Claro que también hay zonas en sombra. El crecimiento a la carrera deja un rastro de licencias chapuceras, líderes con más carisma que formación y mercachiflería a manos llenas. El busilis está en la flexibilidad: donde una parroquia necesita una estructura lenta, acendrada en los siglos, una congregación evangélica levanta una célula en un salón con diez sillas y un grupo de WhatsApp.
La tesis de que las sociedades se secularizan como quien pierde el pelo con los años ha quedado para el recuerdo
La tesis de que las sociedades se secularizan como quien pierde el pelo con los años ha quedado para el recuerdo. Peter L. Berger, que firmó la partida de defunción de lo sagrado en 1967 con The Sacred Canopy, hubo de corregirse con elegancia tres décadas después. Como señaló en The Desecularization of the World (2008), el mapa es más caprichoso de lo que dictan los manuales. El futuro es del islam político, el hinduismo nacionalista y, por supuesto, el cristianismo evangélico. Conque, ¿desecularización? Nada que no supieran Homero y Ovidio: lo divino, cuando aparenta tomar las de Villadiego, en realidad se disfraza de otra cosa.

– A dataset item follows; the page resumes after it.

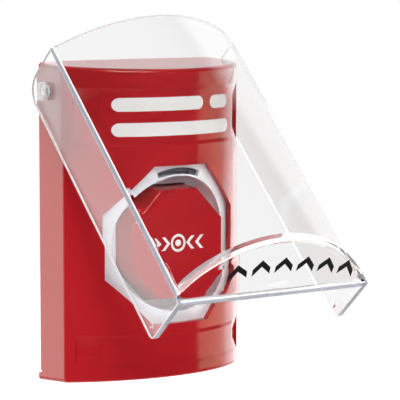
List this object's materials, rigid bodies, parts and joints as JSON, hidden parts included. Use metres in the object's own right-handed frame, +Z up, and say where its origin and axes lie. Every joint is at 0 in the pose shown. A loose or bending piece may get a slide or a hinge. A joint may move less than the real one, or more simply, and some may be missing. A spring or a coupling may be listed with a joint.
{
  "type": "covered emergency push button",
  "caption": "Wall-mounted red emergency push button station with an octagonal button in a white dish, under a clear hinged lift cover.",
  "frame": {"origin": "midway between the two wall screws, on the wall plane", "axes": "+X to the right, +Y into the wall, -Y to the front, +Z up"},
  "size_m": [0.0948, 0.1029, 0.143],
  "materials": {
    "red_gloss": "glossy moulded red",
    "white_gloss": "glossy moulded white",
    "clear": "clear polished",
    "black": "matte black",
    "steel": "zinc plated",
    "grey": "matte moulded grey"
  },
  "bodies": {
    "station": {"housing_shell": "red_gloss", "reflector_plate": "white_gloss", "latch_carrier": "black", "latch_leaf": "steel", "upper_label_insert": "red_gloss", "lower_label_insert": "red_gloss", "return_spring": "steel", "switch_bridge": "grey", "bridge_screws": "steel", "reflector_screws": "steel", "back_plate": "grey", "lock_screw": "steel", "contact_block_left": "black", "contact_block_right": "black", "terminal_screws_left": "steel", "terminal_screws_right": "steel"},
    "button": {"button_cap": "red_gloss", "button_stem": "grey", "stem_clip": "steel", "contact_plunger_left": "grey", "contact_plunger_right": "grey"},
    "cover": {"cover_shell": "clear", "hinge_pin_left": "clear", "hinge_pin_right": "clear"}
  },
  "joints": [
    {"name": "cover_hinge", "type": "hinge", "parent": "station", "child": "cover", "pos_m": [0, -0.0095, 0.0515], "axis": [-1, 0, 0], "range_deg": [-34.1, 44.6]},
    {"name": "button_press", "type": "slide", "parent": "station", "child": "button", "axis": [0, 1, 0], "range_m": [0, 0.0035], "stiffness_N_per_m": 1500, "springref_m": -0.005, "deforming": ["return_spring"]}
  ]
}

La secularización fue el deshielo de un glaciar milenario que dejó una llanura regalada, que diría el influencer inmobiliario Juan Travesedo, para levantar urbanizaciones del progreso. Pero sucedió lo de siempre: cambió el tiempo, el hielo bajó otra vez por el valle y de pronto asomaron campanarios donde ya corrían patinetes. Así las cosas, Habermas, en su paper Notes on Post-Secular Society, ha defendido que la modernidad ha de arrimar la silla y dejar sitio en la mesa: la razón ilustrada no es la dueña única de la cocina. Hans Joas ha insistido en el poder de lo sagrado para vincular a las personas en tiempos de anomia y Charles Taylor ha descrito con paciencia la tensión entre desencantamiento e imaginación moral. No es que el mundo vuelva a encantarse como si apretáramos un botón; más bien advertimos de que sin un cierto espesor ritual la vida languidece y queda exangüe. De ahí que tantos se lancen a lo trascendente con la premura de quien busca un enchufe en Barajas.
Conque se canta a voz en grito en los bajos donde antes hubo talleres o mercerías. Que además de política de cuidados, por así decirlo, haya abusos y picaresca parece inevitable. ¿Deben exigirse transparencia y cumplimiento de normas? Faltaría más. Pero confundir el conjunto con sus sombras es como juzgar un libro por las tapas. Por eso yerran quienes reducen el auge evangélico madrileño a moda ultramarina, soslayando que es, entre otras cosas, una respuesta funcional para aquellos que necesitan pertenencia, lenguaje moral y ayuda concreta.
Los campesinos del Mezzogiorno y la Lucania solían repetir que Cristo se detuvo en Éboli, pues la alfabetización y el progreso nunca rebasaron sus lindes. Esto inspiró a Carlo Levi el título de su mejor novela. En Madrid sucede al revés: Cristo llega mejor al extrarradio. En esa nueva Éboli fluye lo sagrado en cánticos que escapan al silencio institucional. No se quejen de que la ciudad se convierte en un archipiélago de credos quienes siguen pasando por alto lo comunitario. Cada culto que enciende sus focos en un bajo de Carabanchel o en una nave de Móstoles, al socaire de un pastor con micro y en pantalones vaqueros, recuerda que hay demasiada gente buscando a tientas un lugar donde no sentirse sola.